Moderator: Jeff Smith

 #1369261  by gokeefe
 
Cowford wrote:Intermodal CAGR has averaged about 2.5% over the last 10 years; about 5% over the last five years. I always marvel at your optimism!
Thanks! :-D

I would say if intermodal has averaged 2.5% over a ten year period which included the Great Recession and it's aftermath then surely there's plenty of room for a spurt of robust growth.

I'm fascinated by reading all of the "cheap oil is bad for the economy" articles. I understand there certainly is an economic effect from the loss of all of the related capital expenditures but the flood of consumer spending that is coming will be extraordinary.

I would note yet again that this increase in consumer economic activity combined with only a mild recovery in oil prices has the potential to overwhelm the Class I railroads with traffic.
 #1387357  by Gilbert B Norman
 
Here we go again:

The Oregonian

Fair Use
A multi-car oil train derailment Friday in the Columbia River Gorge near Mosier sent up a massive plume of black smoke and stoked long-standing fears about the risks of hauling crude oil through one of the Pacific Northwest's most renowned landmarks.

Eleven cars from a 96-car Union Pacific train derailed west of the small city about 12:20 p.m. At least one car caught on fire and released oil, but no one was injured, said railroad spokesman Aaron Hunt.

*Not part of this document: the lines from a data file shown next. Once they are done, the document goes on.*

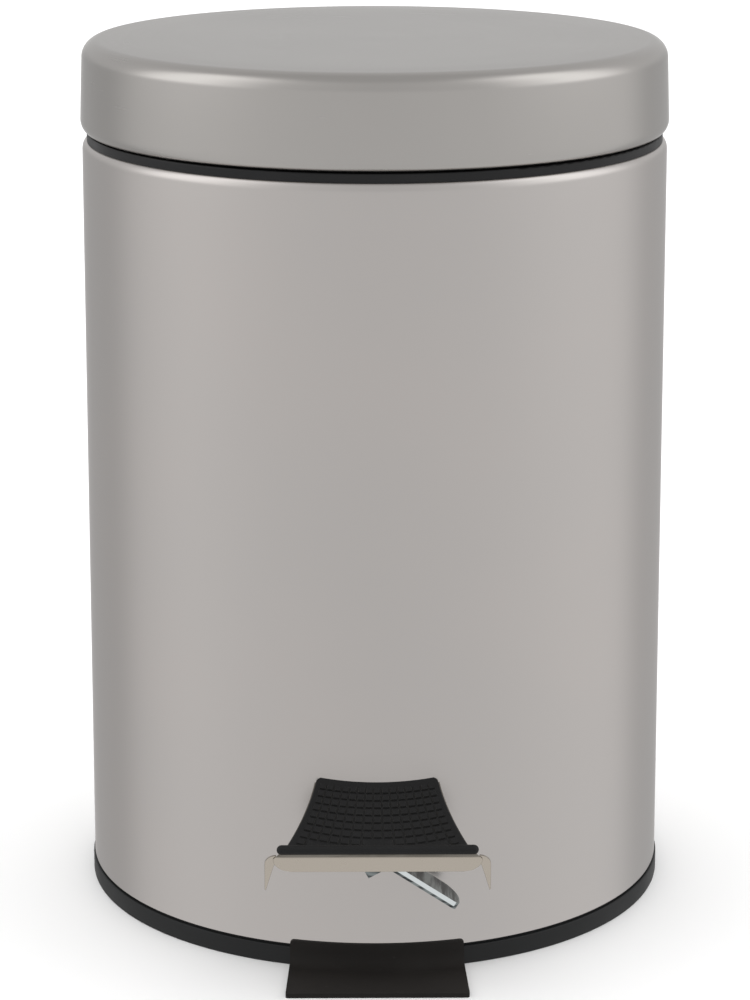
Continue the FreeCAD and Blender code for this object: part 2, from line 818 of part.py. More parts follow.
def pedal_plate():
    """The steel plate, its lip bent down in front and an ear bent down at each front corner."""
    points = flared(
        [
            (d.pedal_front_half, 0),
            (d.pedal_front_half, d.pedal_bar),
            (d.pedal_neck_half, d.pedal_bar),
            (d.pedal_back_half, d.pedal_length),
        ]
    )
    plate = tilted_sheet("pedal", points, d.pedal_sheet, -d.pedal_sheet, d.pedal_back_radius)
    lip_bottom = d.pedal_front_z - d.lip_height
    lip_points = [
        (-d.lip_half_width, lip_bottom),
        (d.lip_half_width, lip_bottom),
        (d.lip_half_width, d.pedal_front_z),
        (-d.lip_half_width, d.pedal_front_z),
    ]
    lip = extruded("lip", "XZ_Plane", lip_points, d.pedal_sheet, -d.pedal_front_y - d.pedal_sheet)
    rounded(
        lip,
        "lip_corners",
        d.lip_corner,
        middle(x=-d.lip_half_width, z=lip_bottom),
        middle(x=d.lip_half_width, z=lip_bottom),
    )
    ear_front = d.pedal_front_y + d.pedal_ear_set
    ear_bottom = d.pedal_front_z - d.pedal_ear_depth
    ear_points = [
        (ear_front, d.pedal_front_z - d.pedal_sheet / 2),
        (ear_front, ear_bottom - d.pedal_ear_tip),
        (ear_front + d.pedal_ear_tip, ear_bottom),
        (d.pedal_front_y + d.pedal_bar, pedal_underside(d.pedal_front_y + d.pedal_bar)),
    ]
    ears = [
        extruded(f"ear_{side}", "YZ_Plane", ear_points, d.pedal_sheet, low)
        for side, low in (("right", d.pedal_front_half - d.pedal_sheet), ("left", -d.pedal_front_half))
    ]
    blank = fuse("pedal_blank", plate, lip, *ears)
    return cut("pedal_plate", blank, *pedal_rivet_holes("plate_rivet_hole"))


def pedal_pad():
    """The rubber pad on the plate, with a round bead along its front edge."""
    front = (d.pedal_neck_half - d.pad_inset, d.pad_bead_along)
    back = (d.pedal_back_half - d.pad_inset, d.pedal_length)
    flat = tilted_sheet("pad", flared([front, back]), d.pad_sheet, 0, d.pedal_back_radius + d.pad_inset)
    y, z = on_slope(d.pad_bead_along, d.pad_bead)
    bead = crosswise("pad_bead", d.pad_bead, -d.pad_bead_half, d.pad_bead_half, y, z)
    return fuse("pedal_pad", flat, bead)


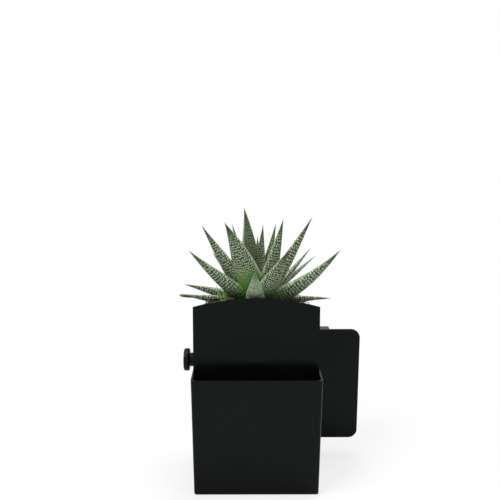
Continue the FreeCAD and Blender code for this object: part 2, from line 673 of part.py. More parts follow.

The train originated in New Town, North Dakota, and was moving Bakken crude to the U.S. Oil & Refinery Co. refinery in Tacoma, said company spokeswoman Marcia Nielsen.
I was hoping that the temporary lull in oil traffic was giving the industry a back to the drawing board mentality and were identifying weaknesses in the handling oil safely yet efficiently. I sincerely hope this incident was a "one off" and from it comes a learning experience.
Last edited by Gilbert B Norman on Sat Jun 04, 2016 5:59 am, edited 1 time in total.
 #1387373  by Rockingham Racer
 
This incident is going to cause a lot of angst for the UP. The environmental/green movement is strong in those parts. UP has been trying to advance a plan to put in several miles of 2 MT right where this incident occurred, and the greenies have been opposed to that. This could put the nail in the coffin of that plan.
 #1389963  by John_Perkowski
 
News report from KCPQ, Seattle

Key points:
- Expect the FRA to start pushing for electric vice air brakes.

- UP will now send the track inspection cars through the Columbia River Gorge route every three months.
 #1389971  by Gilbert B Norman
 
I think the immediate material is attributed to the Associated Press than the local TV station noted.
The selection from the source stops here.